>>>
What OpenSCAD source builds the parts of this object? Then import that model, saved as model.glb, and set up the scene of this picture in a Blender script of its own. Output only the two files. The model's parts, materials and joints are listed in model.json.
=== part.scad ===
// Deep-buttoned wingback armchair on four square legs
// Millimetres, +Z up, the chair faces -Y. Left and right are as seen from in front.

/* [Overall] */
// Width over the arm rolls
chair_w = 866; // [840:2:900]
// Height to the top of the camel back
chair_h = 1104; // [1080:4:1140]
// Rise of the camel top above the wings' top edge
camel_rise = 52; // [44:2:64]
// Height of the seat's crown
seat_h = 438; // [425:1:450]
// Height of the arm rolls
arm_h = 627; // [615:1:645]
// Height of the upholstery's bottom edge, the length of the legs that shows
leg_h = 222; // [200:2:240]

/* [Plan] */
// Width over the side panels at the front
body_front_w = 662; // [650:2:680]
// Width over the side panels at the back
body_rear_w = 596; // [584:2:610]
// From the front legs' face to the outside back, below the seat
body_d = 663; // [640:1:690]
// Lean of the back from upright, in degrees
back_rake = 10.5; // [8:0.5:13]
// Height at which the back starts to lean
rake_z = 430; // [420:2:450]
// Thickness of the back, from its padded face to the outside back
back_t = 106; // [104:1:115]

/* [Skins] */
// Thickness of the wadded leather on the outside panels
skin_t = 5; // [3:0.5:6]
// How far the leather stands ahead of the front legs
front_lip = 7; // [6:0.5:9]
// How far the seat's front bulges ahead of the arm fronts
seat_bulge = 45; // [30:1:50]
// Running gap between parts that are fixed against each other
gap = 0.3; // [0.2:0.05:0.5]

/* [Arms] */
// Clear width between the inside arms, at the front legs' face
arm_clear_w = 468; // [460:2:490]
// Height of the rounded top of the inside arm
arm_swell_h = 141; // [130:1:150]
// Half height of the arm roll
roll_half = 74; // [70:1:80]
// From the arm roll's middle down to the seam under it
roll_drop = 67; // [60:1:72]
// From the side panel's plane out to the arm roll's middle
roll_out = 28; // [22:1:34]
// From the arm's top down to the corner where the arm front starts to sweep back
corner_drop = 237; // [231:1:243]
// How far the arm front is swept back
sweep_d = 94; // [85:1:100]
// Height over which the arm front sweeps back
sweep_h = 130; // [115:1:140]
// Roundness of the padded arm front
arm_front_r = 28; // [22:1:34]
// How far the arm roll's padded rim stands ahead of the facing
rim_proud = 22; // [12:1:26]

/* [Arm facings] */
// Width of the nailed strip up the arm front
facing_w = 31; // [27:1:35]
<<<
Copy out each line exactly as written.

- SOLVED EXERCISE
What OpenSCAD source builds the parts of this object? Then import that model, saved as model.glb, and set up the scene of this picture in a Blender script of its own. Output only the two files. The model's parts, materials and joints are listed in model.json.
=== part.scad ===
// Deep-buttoned wingback armchair on four square legs
// Millimetres, +Z up, the chair faces -Y. Left and right are as seen from in front.

/* [Overall] */
// Width over the arm rolls
chair_w = 866; // [840:2:900]
// Height to the top of the camel back
chair_h = 1104; // [1080:4:1140]
// Rise of the camel top above the wings' top edge
camel_rise = 52; // [44:2:64]
// Height of the seat's crown
seat_h = 438; // [425:1:450]
// Height of the arm rolls
arm_h = 627; // [615:1:645]
// Height of the upholstery's bottom edge, the length of the legs that shows
leg_h = 222; // [200:2:240]

/* [Plan] */
// Width over the side panels at the front
body_front_w = 662; // [650:2:680]
// Width over the side panels at the back
body_rear_w = 596; // [584:2:610]
// From the front legs' face to the outside back, below the seat
body_d = 663; // [640:1:690]
// Lean of the back from upright, in degrees
back_rake = 10.5; // [8:0.5:13]
// Height at which the back starts to lean
rake_z = 430; // [420:2:450]
// Thickness of the back, from its padded face to the outside back
back_t = 106; // [104:1:115]

/* [Skins] */
// Thickness of the wadded leather on the outside panels
skin_t = 5; // [3:0.5:6]
// How far the leather stands ahead of the front legs
front_lip = 7; // [6:0.5:9]
// How far the seat's front bulges ahead of the arm fronts
seat_bulge = 45; // [30:1:50]
// Running gap between parts that are fixed against each other
gap = 0.3; // [0.2:0.05:0.5]

/* [Arms] */
// Clear width between the inside arms, at the front legs' face
arm_clear_w = 468; // [460:2:490]
// Height of the rounded top of the inside arm
arm_swell_h = 141; // [130:1:150]
// Half height of the arm roll
roll_half = 74; // [70:1:80]
// From the arm roll's middle down to the seam under it
roll_drop = 67; // [60:1:72]
// From the side panel's plane out to the arm roll's middle
roll_out = 28; // [22:1:34]
// From the arm's top down to the corner where the arm front starts to sweep back
corner_drop = 237; // [231:1:243]
// How far the arm front is swept back
sweep_d = 94; // [85:1:100]
// Height over which the arm front sweeps back
sweep_h = 130; // [115:1:140]
// Roundness of the padded arm front
arm_front_r = 28; // [22:1:34]
// How far the arm roll's padded rim stands ahead of the facing
rim_proud = 22; // [12:1:26]

/* [Arm facings] */
// Width of the nailed strip up the arm front
facing_w = 31; // [27:1:35]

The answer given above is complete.